(Scripts that build objects)
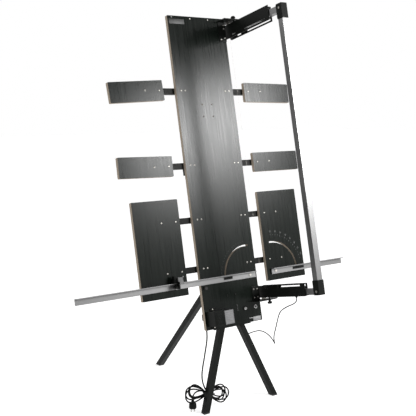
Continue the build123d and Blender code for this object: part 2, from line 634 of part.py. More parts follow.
def bow_corner(span, slide_v, tube_v):
    """A moulded corner with one square socket for the slide tube and one for the upright tube."""
    half = BOW_TUBE / 2
    with BuildPart() as corner:
        with BuildSketch(side_plane(CORNER_U[0])) as side:
            with Locations((sum(span) / 2, BOW_N)):
                Rectangle(span[1] - span[0], CORNER_D)
            chamfer(side.vertices().group_by(Axis.Y)[0], length=3)
        extrude(amount=CORNER_W)
        block(SLIDE_U, (slide_v, slide_v + SLIDE), (CORNER_N[0] - 5, SLIDE_FRONT), mode=Mode.SUBTRACT)
        block((AXIS_U - half, AXIS_U + half), tube_v, (BOW_N - half, BOW_N + half), mode=Mode.SUBTRACT)
        bolt_start = point(CORNER_U[0] - 1, slide_v + SLIDE / 2, BOLT_N)
        rod(bolt_start, U_DIR, CORNER_W + 2, BOLT_R + 0.1, mode=Mode.SUBTRACT)
    return corner


save(bow_corner(LOW_CORNER, LOW_SLIDE, (TUBE_ENDS[0], LOW_CORNER[1] + 5)), "corner_lower")
save(bow_corner(TOP_CORNER, TOP_SLIDE, (TOP_CORNER[0] - 5, TUBE_ENDS[1])), "corner_upper")

with BuildPart() as bow_bolts:
    for v in (LOW_SLIDE + SLIDE / 2, TOP_SLIDE + SLIDE / 2):
        rod(point(CORNER_U[0], v, BOLT_N), U_DIR, CORNER_W, BOLT_R)
        for u, out in ((CORNER_U[0], -1), (CORNER_U[1], 1)):
            with BuildSketch(Plane(origin=point(u, v, BOLT_N), x_dir=V_DIR, z_dir=U_DIR * out)):
                RegularPolygon(5.2, 6)
            extrude(amount=3.5)
save(bow_bolts, "bow_bolts")

HOLDER_N = (AXIS_N - 12, AXIS_N + 12)
HOLDER_U = (AXIS_U - 9, AXIS_U + 9)
LOW_HOLDER, TOP_HOLDER = (LOW_SLIDE + SLIDE, 157.0), (1468.0, TOP_SLIDE)
with BuildPart() as wire_holders:
    for v, open_v in ((LOW_HOLDER, (153, 158)), (TOP_HOLDER, (1467, 1470))):
        block(HOLDER_U, v, HOLDER_N)
        block((AXIS_U - 3, AXIS_U + 3), open_v, (AXIS_N - 3, AXIS_N + 3), mode=Mode.SUBTRACT)
save(wire_holders, "wire_holders")

WIRE_ENDS = (153.0, 1460.0)
with BuildPart() as hot_wire:
    rod(point(AXIS_U, WIRE_ENDS[0], AXIS_N), V_DIR, WIRE_ENDS[1] - WIRE_ENDS[0], WIRE_D / 2)
save(hot_wire, "hot_wire")

with BuildPart() as wire_spring:
    coil_foot = point(AXIS_U, WIRE_ENDS[1], AXIS_N)
    with BuildLine():
        coil = Helix(pitch=1.6, height=9.6, radius=2.2, center=coil_foot, direction=V_DIR)
    with BuildSketch(Plane(origin=coil @ 0, z_dir=coil % 0)):
        Circle(0.4)
    sweep(path=coil, is_frenet=True)
save(wire_spring, "wire_spring")

# ---------------------------------------------------------------- transformer

with BuildPart() as transformer_housing:
    block(BOX_U, BOX_V, (0, BOX_N))
    inner_u = (BOX_U[0] + BOX_WALL, BOX_U[1] - BOX_WALL)
    inner_v = (BOX_V[0] + BOX_WALL, BOX_V[1] - BOX_WALL)
    block(inner_u, inner_v, (BOX_WALL, BOX_N + 1), mode=Mode.SUBTRACT)
    for u, v in BOX_SCREWS:
        ear = (BOX_V[1], 104) if v > 50 else (3, BOX_V[0])
        block((u - 18, u + 18), ear, (0, 3))
        rod(point(u, v, -1), N_DIR, 5, SCREW_HOLE_R, mode=Mode.SUBTRACT)
    rod(point(*MAINS_AT, -1), N_DIR, 5, FITTING_HOLE_R, mode=Mode.SUBTRACT)
save(transformer_housing, "transformer_housing")

with BuildPart() as transformer_cover:
    block(BOX_U, BOX_V, (BOX_N, BOX_N + 3))
    block((14.5, 56), (24, 84), (BOX_N + 1.6, BOX_N + 4), mode=Mode.SUBTRACT)
    with BuildSketch(front_plane(BOX_N - 1)):
        with Locations((35, 54)):
            with GridLocations(0, 7, 1, 7):
                SlotOverall(32, 3)
    extrude(amount=5, mode=Mode.SUBTRACT)
save(transformer_cover, "transformer_cover")

with BuildPart() as transformer_core:
    block((38, 114), (24, 84), (8, 54))
    for u in ((51, 63), (89, 101)):
        block(u, (38, 70), (7, 55), mode=Mode.SUBTRACT)
save(transformer_core, "transformer_core")

with BuildPart() as transformer_coil:
    with BuildSketch(level_plane(69.5)):
        with Locations((76, 31)):
            RectangleRounded(49, 56, 6)
            Rectangle(26.4, 46.4, mode=Mode.SUBTRACT)
    extrude(amount=31)
save(transformer_coil, "transformer_coil")

# ---------------------------------------------------------------- outlets, button and cords

BUTTON_R = 5.5


def cord_outlet(hole, exit_u, boot_length, cord_radius):
    """A moulded outlet behind the board with its boot pointing down."""
    u, v = hole
    block((min(u, exit_u) - 11, max(u, exit_u) + 11), (v - 15, v + 15), (-PLY - 22, -PLY))
    rod(point(u, v, -PLY), N_DIR, PLY - 2, FITTING_R)
    taper(point(exit_u, v - 15, BOOT_N), -V_DIR, boot_length, 7.0, cord_radius + 1.2)


BOOT_N = -PLY - 12
with BuildPart() as panel_fittings:
    cord_outlet(MAINS_AT, MAINS_AT[0], 42, MAINS_D / 2)
    cord_outlet(GLAND_AT, LEAD_OUT_U, 33, LEAD_D / 2)
    with BuildSketch(front_plane(0)):
        with Locations(GLAND_AT):
            RegularPolygon(8.6, 6)
    extrude(amount=5)
    rod(point(*BUTTON_AT, -PLY - 14), N_DIR, PLY + 14, FITTING_R)
    rod(point(*BUTTON_AT, 0), N_DIR, 3.5, 9.5)
    rod(point(*BUTTON_AT, -9), N_DIR, 14, BUTTON_R + 0.1, mode=Mode.SUBTRACT)
save(panel_fittings, "panel_fittings")

with BuildPart() as power_button:
    rod(point(*BUTTON_AT, -4), N_DIR, 9, BUTTON_R)
save(power_button, "power_button")


def route_radii(route):
    """The largest tangent arc that each corner of a route leaves room for."""
    radii = []
    for before, corner, after in zip(route, route[1:], route[2:]):
        run_in, run_out = corner - before, after - corner
        turn = math.radians(run_in.get_angle(run_out))
        radii.append(0.45 * min(run_in.length, run_out.length) / math.tan(turn / 2))
    return radii


def cord_tube(route, diameter, name):
    """A cord along a route of straight runs joined by tangent arcs."""
    radii = route_radii(route)
    with BuildPart() as tube:
        with BuildLine() as path:
            FilletPolyline(*route, radius=radii)
        wire = path.wire()
        with BuildSketch(Plane(origin=wire @ 0, z_dir=wire % 0)):
            Circle(diameter / 2)
        sweep(path=wire)
    print(name, "length", round(wire.length), "bend radii", [round(radius) for radius in radii])
    return tube


# From the outlet behind the left edge down to the hank on the front left leg.
MAINS_ROUTE = [
    point(MAINS_AT[0], MAINS_AT[1] - 57, BOOT_N), point(MAINS_AT[0], MAINS_AT[1] - 82, BOOT_N),
    stand(-157, 23.5, 328),
    stand(-164, 25, 288), stand(-174, 22, 247), stand(-186, 18, 208), stand(-194, 14, 170),
    stand(-193, 10, 137), stand(-186, 5, 112), stand(-180, 2.5, 96),
]
save(cord_tube(MAINS_ROUTE, MAINS_D, "mains_cord"), "mains_cord")

HANK_AT, HANK_TILT, HANK_N, HANK_T = (5.0, -307.0), -11.0, -58.0, 28.0
with BuildPart() as mains_hank:
    with BuildSketch(front_plane(HANK_N - HANK_T)):
        with Locations(Location((*HANK_AT, 0), (0, 0, HANK_TILT))):
            for shift, height in ((-76, 42), (74, 44)):
                with Locations((shift, 0)):
                    Ellipse(61, height)
            Rectangle(64, 32)
    extrude(amount=HANK_T)
save(mains_hank, "mains_hank")

PLUG_FOOT = stand(-262.0, -6.0, 24.0)
with BuildPart() as mains_plug:
    upward = Vector(0, 0, 1)
    rod(PLUG_FOOT, upward, 22, 18.3)
    taper(PLUG_FOOT + upward * 22, upward, 9, 18.3, 10)
    taper(PLUG_FOOT + upward * 31, upward, 12, 7.5, MAINS_D / 2 + 0.8)
    for shift in (-9.5, 9.5):
        rod(PLUG_FOOT + U_DIR * shift, -upward, 19, 2.4)
save(mains_plug, "mains_plug")

# From the outlet behind the right leg, out to the right and up into the lower guide arm.
LEAD_ROUTE = [
    point(LEAD_OUT_U, GLAND_AT[1] - 48, BOOT_N), point(LEAD_OUT_U, GLAND_AT[1] - 66, BOOT_N),
    stand(83, 46, 376), stand(85, 64, 355), stand(88, 72, 330), stand(101, 73, 311), stand(122, 71, 305),
    stand(144, 66, 310), stand(160, 46, 322), stand(172, 14, 333), stand(179, -24, 329),
    stand(175, -68, 317), stand(167, -99, 303), stand(157, -121, 297), stand(149, -124, 310),
    stand(147, -122, 341), stand(154, -131, 388), stand(155, -143, 436), stand(158, -157, 474),
    stand(176, -188, 500), stand(198, -213, 515), point(LEAD_EXIT[0], LOW_GUIDE[0] - 22, LEAD_EXIT[1]),
    point(LEAD_EXIT[0], LOW_GUIDE[0] - 8, LEAD_EXIT[1]),
]
save(cord_tube(LEAD_ROUTE, LEAD_D, "low_voltage_lead"), "low_voltage_lead")
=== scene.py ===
import json
import math

import bmesh
import bpy
from mathutils import Matrix, Vector


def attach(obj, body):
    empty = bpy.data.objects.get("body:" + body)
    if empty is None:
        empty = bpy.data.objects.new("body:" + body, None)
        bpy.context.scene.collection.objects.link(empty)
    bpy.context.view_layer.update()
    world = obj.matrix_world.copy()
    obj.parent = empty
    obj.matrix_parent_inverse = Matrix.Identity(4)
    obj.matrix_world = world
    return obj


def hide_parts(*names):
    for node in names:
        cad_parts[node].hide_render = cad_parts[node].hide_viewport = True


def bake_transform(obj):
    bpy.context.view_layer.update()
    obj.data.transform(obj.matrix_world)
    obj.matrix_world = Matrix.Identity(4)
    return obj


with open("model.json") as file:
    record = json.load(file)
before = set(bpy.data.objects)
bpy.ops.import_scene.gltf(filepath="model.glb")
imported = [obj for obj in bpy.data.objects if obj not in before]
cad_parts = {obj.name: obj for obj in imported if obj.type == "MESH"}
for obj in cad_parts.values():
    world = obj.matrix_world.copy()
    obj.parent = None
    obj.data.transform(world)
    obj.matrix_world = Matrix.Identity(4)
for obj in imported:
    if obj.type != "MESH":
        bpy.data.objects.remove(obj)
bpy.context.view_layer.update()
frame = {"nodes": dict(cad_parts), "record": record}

# Hot-wire cutter for insulation boards, on its tripod. Places in the board's frame and on the stand are
# in millimetres, like the part's own, and so are the sizes given to the mesh helpers. Everything that
# Blender holds is in metres.
MM = 0.001
NODES = frame["nodes"]
RECORD = frame["record"]
JOINTS = {joint["name"]: joint for joint in RECORD["behaviour"]["joints"]}
MOUNTS = {mount["name"]: mount for mount in RECORD["mounts"]}

# The board's own frame: u to the right, v up the board, n out of its front face.
U_DIR = Vector((1, 0, 0))
V_DIR = Vector(JOINTS["bow_swivel"]["axis"]).normalized()
N_DIR = Vector(JOINTS["bow_slide"]["axis"]).normalized()
BOARD_AXES = Matrix((U_DIR, V_DIR, N_DIR)).transposed()
HOLES_AT = (175.0, 1082.0)          # middle of the accessory holes in the board's frame
ORIGIN = Vector(MOUNTS["accessory_holes"]["pos_m"]) - (HOLES_AT[0] * U_DIR + HOLES_AT[1] * V_DIR) * MM
STAND_SHIFT = Vector((40.5, -162.87, 0.0))


def place(u, v, n=0.0):
    """A place in the board's frame, given in millimetres."""
    return ORIGIN + (U_DIR * u + V_DIR * v + N_DIR * n) * MM


def stand(x, y, z):
    """A place measured from the floor below the main board's bottom edge, in millimetres."""
    return (Vector((x, y, z)) + STAND_SHIFT) * MM


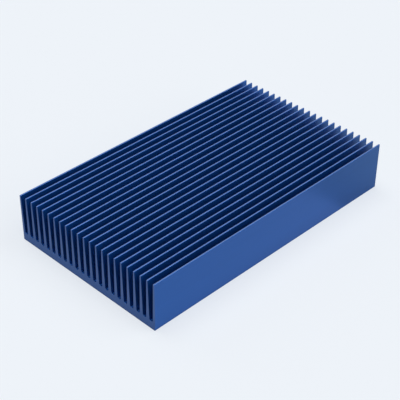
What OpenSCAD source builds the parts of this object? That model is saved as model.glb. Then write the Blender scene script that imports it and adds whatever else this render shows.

### Task directions
Write out exactly the lines from the start of the material through the line with "return corner". No other output is expected.

### Response
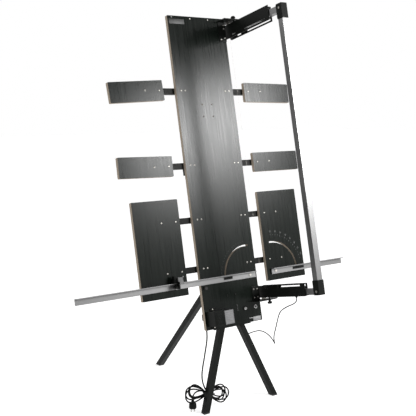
Continue the build123d and Blender code for this object: part 2, from line 634 of part.py. More parts follow.
def bow_corner(span, slide_v, tube_v):
    """A moulded corner with one square socket for the slide tube and one for the upright tube."""
    half = BOW_TUBE / 2
    with BuildPart() as corner:
        with BuildSketch(side_plane(CORNER_U[0])) as side:
            with Locations((sum(span) / 2, BOW_N)):
                Rectangle(span[1] - span[0], CORNER_D)
            chamfer(side.vertices().group_by(Axis.Y)[0], length=3)
        extrude(amount=CORNER_W)
        block(SLIDE_U, (slide_v, slide_v + SLIDE), (CORNER_N[0] - 5, SLIDE_FRONT), mode=Mode.SUBTRACT)
        block((AXIS_U - half, AXIS_U + half), tube_v, (BOW_N - half, BOW_N + half), mode=Mode.SUBTRACT)
        bolt_start = point(CORNER_U[0] - 1, slide_v + SLIDE / 2, BOLT_N)
        rod(bolt_start, U_DIR, CORNER_W + 2, BOLT_R + 0.1, mode=Mode.SUBTRACT)
    return corner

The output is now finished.